● Problem details
Read the lines below. Copy out any that hold the string "object".

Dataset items
#####

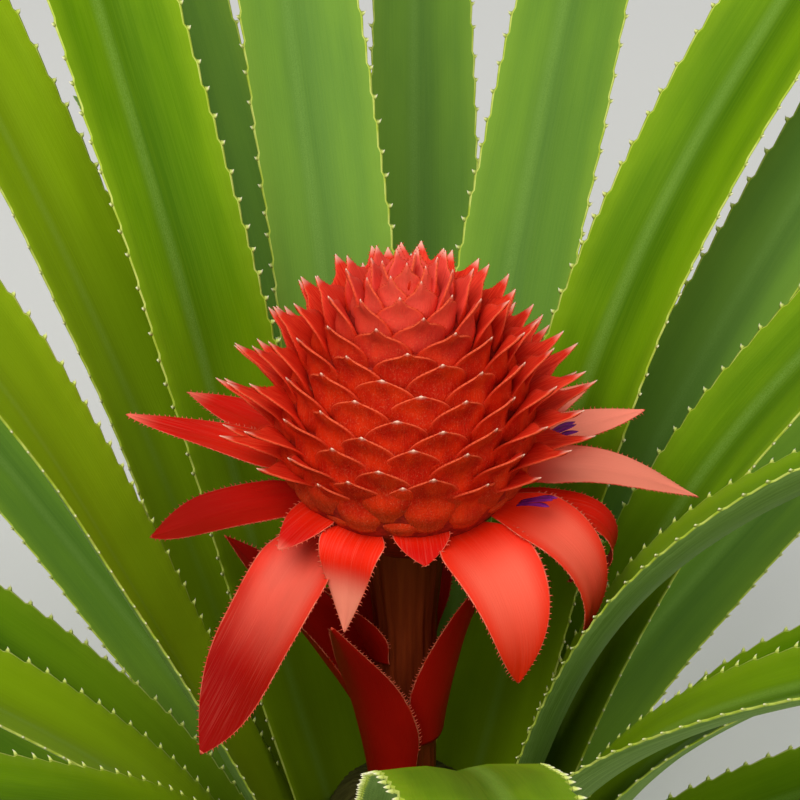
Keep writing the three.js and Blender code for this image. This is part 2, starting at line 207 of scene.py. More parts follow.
class Shell:
    """The vertices, faces and vertex values of a piece while it is put together."""

    def __init__(self):
        self.points, self.faces, self.slots, self.uvs, self.values = [], [], [], [], []
        self.count = 0

    def add_points(self, points, values):
        """Adds points with one value vector each, and returns the first one's number."""
        first = self.count
        points = np.asarray(points, float).reshape(-1, 3)
        self.points.append(points)
        self.values.append(np.broadcast_to(np.asarray(values, float), (len(points), 6)))
        self.count += len(points)
        return first

    def add_faces(self, faces, slots, uvs):
        faces = np.asarray(faces)
        self.faces.append(faces)
        self.slots.append(np.broadcast_to(slots, len(faces)))
        self.uvs.append(np.broadcast_to(uvs, faces.shape + (2,)))

    def piece(self, name, materials):
        """The finished object, in metres, with its vertex values as two named vectors."""
        mesh = bpy.data.meshes.new(name)
        points = np.concatenate(self.points) * MM
        corners = np.concatenate([f.ravel() for f in self.faces])
        sizes = np.concatenate([np.full(len(f), f.shape[1]) for f in self.faces])
        mesh.vertices.add(len(points))
        mesh.vertices.foreach_set("co", points.ravel())
        mesh.loops.add(len(corners))
        mesh.loops.foreach_set("vertex_index", corners)
        mesh.polygons.add(len(sizes))
        mesh.polygons.foreach_set("loop_start", np.cumsum(sizes) - sizes)
        mesh.polygons.foreach_set("material_index", np.concatenate(self.slots))
        mesh.polygons.foreach_set("use_smooth", np.ones(len(sizes), bool))
        mesh.update(calc_edges=True)
        values = np.concatenate(self.values)
        for key, columns in (("grain", values[:, :3]), ("place", values[:, 3:])):
            layer = mesh.attributes.new(key, "FLOAT_VECTOR", "POINT")
            layer.data.foreach_set("vector", columns.ravel())
        uv = mesh.uv_layers.new(name="OFBake")
        uv.data.foreach_set("uv", np.concatenate([u.reshape(-1, 2) for u in self.uvs]).ravel())
        for material in materials:
            mesh.materials.append(material)
        return placed(name, mesh)


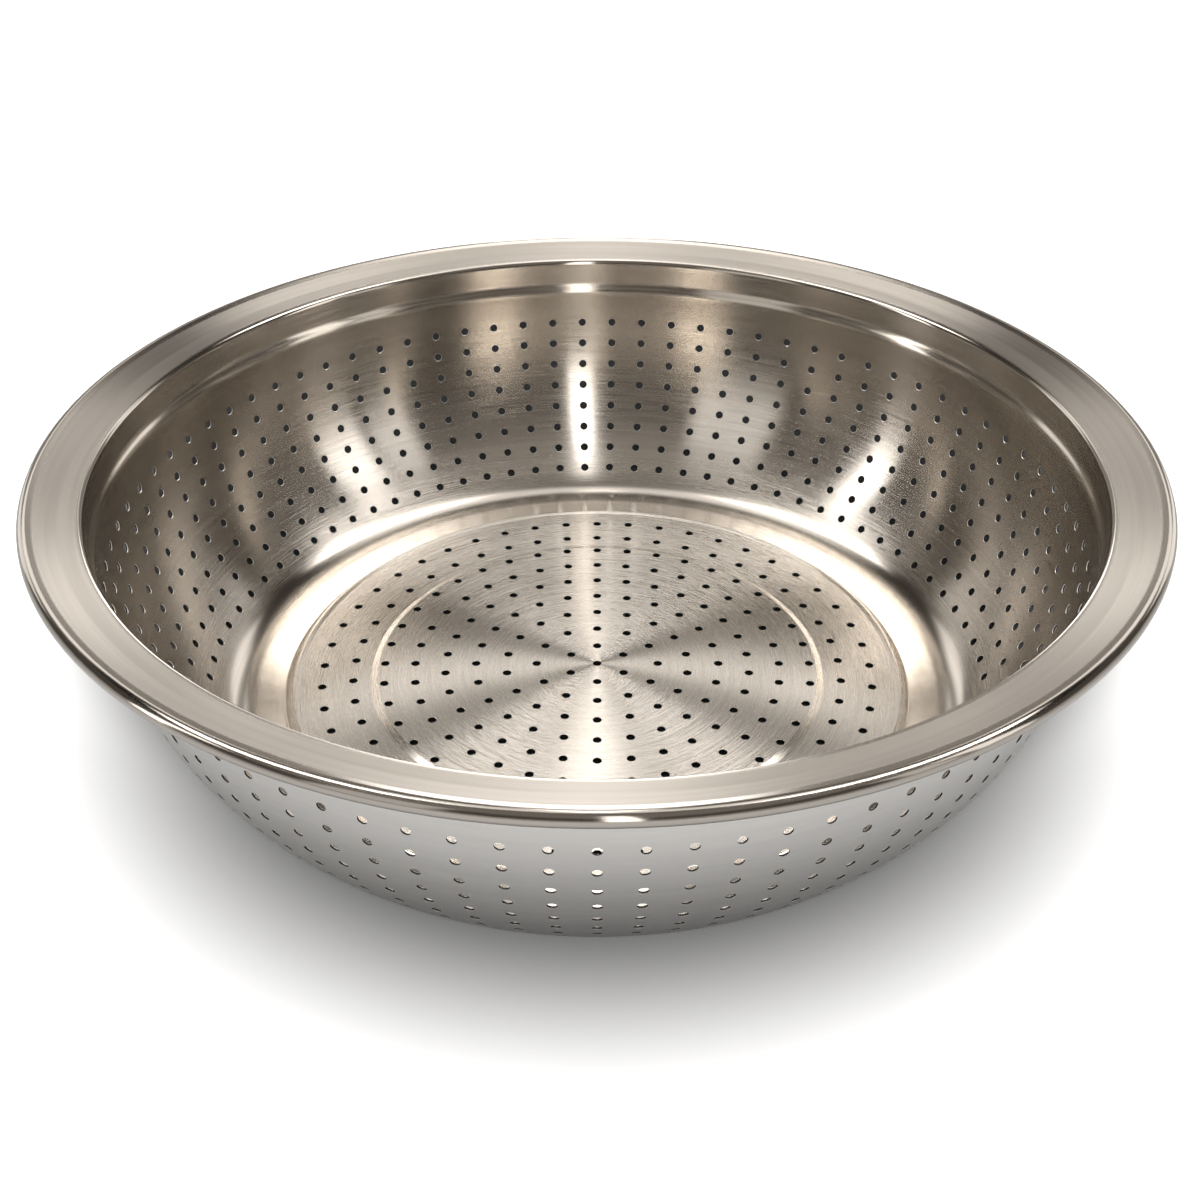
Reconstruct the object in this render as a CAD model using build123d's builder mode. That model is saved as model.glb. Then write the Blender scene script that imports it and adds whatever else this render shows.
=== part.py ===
# Stainless steel colander: a perforated, deep-drawn bowl with a wired rim.
# Millimetres, +Z up, origin on the axis at the plane that the bowl stands on.
import os
from math import asin, atan2, cos, degrees, hypot, pi, radians, sin, sqrt

from build123d import *

os.makedirs("parts", exist_ok=True)

# Sheet and overall size
sheet = 0.7
rim_radius = 180.0
rim_height = 89.0

# Rim: an inner flat, a crease, a steeper outer band and a bead rolled round a wire
flange_width = 18.9
flat_width = 7.6
flat_rise = 1.2
bead_lift = 1.4
wire_diameter = 3.0
wire_clearance = 0.25
rim_bend_radius = 1.8
crease_radius = 8.0
bead_wrap_angle = 296.0

# Wall: a low collar under the rim, a step in, then one arc down to the corner
collar_height = 10.0
collar_step = 1.6
collar_step_height = 2.4
collar_bend_radius = 4.0
belly_height = 74.0
belly_radius = 98.4
corner_radius = 18.0

# Floor: a raised floor inside the standing ring, a low rib at its edge and a raised centre
floor_radius = 106.2
floor_lift = 2.8
floor_slope_width = 3.0
edge_rib_lift = 0.5
edge_rib_width = 2.0
centre_lift = 0.9
centre_slope_width = 2.4
press_radius = 1.2

# Holes
hole_diameter = 3.0
wall_rows = 8
wall_columns = 81
wall_top_margin = 10.8
wall_bottom_margin = 2.6
floor_ring_counts = (6, 12, 18, 24, 30, 36, 40, 45, 48)
floor_edge_margin = 9.9
centre_ring_count = 7
centre_edge_margin = 0.65
cut_overrun = 4.0

# Heights and radii of the sheet's upper face, from the floor outwards
ring_top = sheet
floor_top = ring_top + floor_lift
centre_top = floor_top + centre_lift
ring_pitch = (floor_radius - floor_edge_margin) / len(floor_ring_counts)
centre_radius = ring_pitch * centre_ring_count + hole_diameter / 2 + centre_edge_margin
collar_radius = rim_radius - flange_width
wall_radius = collar_radius - collar_step
belly_centre_radius = wall_radius - belly_radius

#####

● Reply
        """The finished object, in metres, with its vertex values as two named vectors."""
Reconstruct the object in this render as a CAD model using build123d's builder mode. That model is saved as model.glb. Then write the Blender scene script that imports it and adds whatever else this render shows.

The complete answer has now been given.